One ostensible benefit for students is exposure to a major global figure such as Clinton they might not otherwise get. But Lewis questioned that rationale, asking, “Isn’t she on TV all the time?”
Anne Neal, president of the American Council of Trustees and Alumni, which highlights waste in higher education, said Clinton’s speaking fees raise “real questions about priorities of universities at time when many of them are crying poor.”
Clinton has spoken on a few campuses for free, including St. Andrews University in Scotland, where she was awarded an honorary degree at a celebration last fall marking the school’s 600th anniversary.
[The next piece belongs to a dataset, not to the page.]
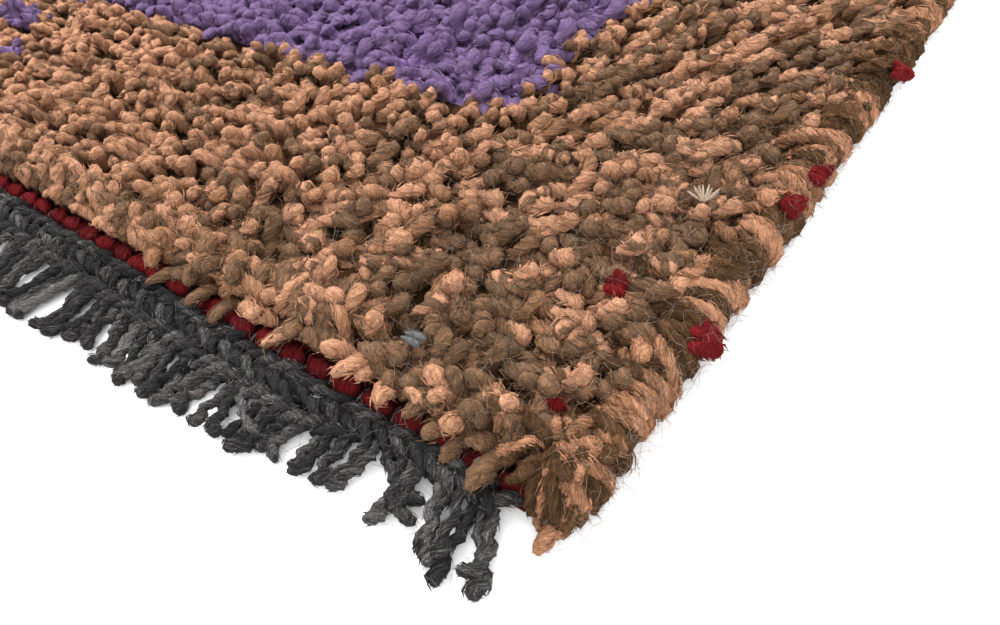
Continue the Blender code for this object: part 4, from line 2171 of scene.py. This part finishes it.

Clinton also visited Yale Law School, her alma mater, celebrating her 40th-year reunion and receiving the prestigious “Award of Merit.”
At UConn—a public university about 70 miles northeast of Yale—Clinton’s quarter-million-dollar fee was underwritten entirely by Edmund Fusco, a New Haven-based developer, and his family, according to Deb Cunningham, interim vice president for communications at the University of Connecticut Foundation.
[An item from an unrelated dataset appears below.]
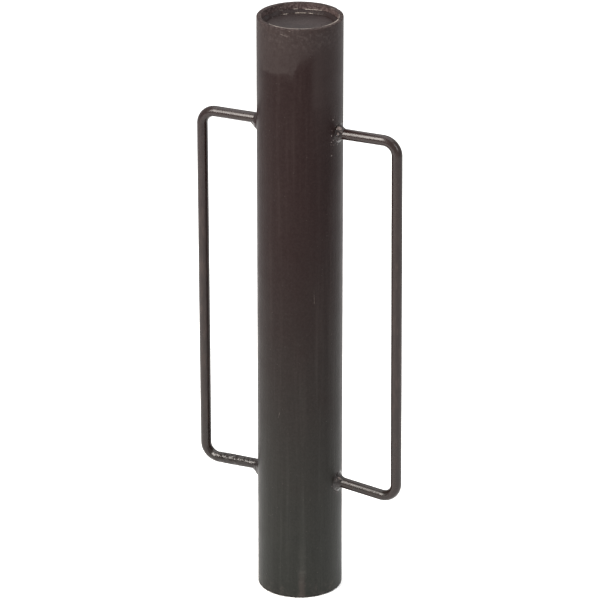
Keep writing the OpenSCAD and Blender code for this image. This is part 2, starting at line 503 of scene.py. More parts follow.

“No taxpayer dollars went to support this,” Cunningham said. “The purpose of this fund is really to bring engaging speakers to campus.”
In her speech there, Clinton urged students to be tolerant and open-minded: “Let’s make the millennial generation the participation generation for all of us.” UConn President Susan Herbst gave Clinton, an expectant grandmother, a pair of onesies modeled after the basketball uniforms of the school’s NCAA champion Huskies.
Mark Sargent, UConn’s student body president, said he believed Clinton’s visit was worth the money.
“Having a political figure with the prestige of Hillary Clinton I think is a positive thing,” Sargent said. But he added, “I can see how some people might be upset with her pricing.”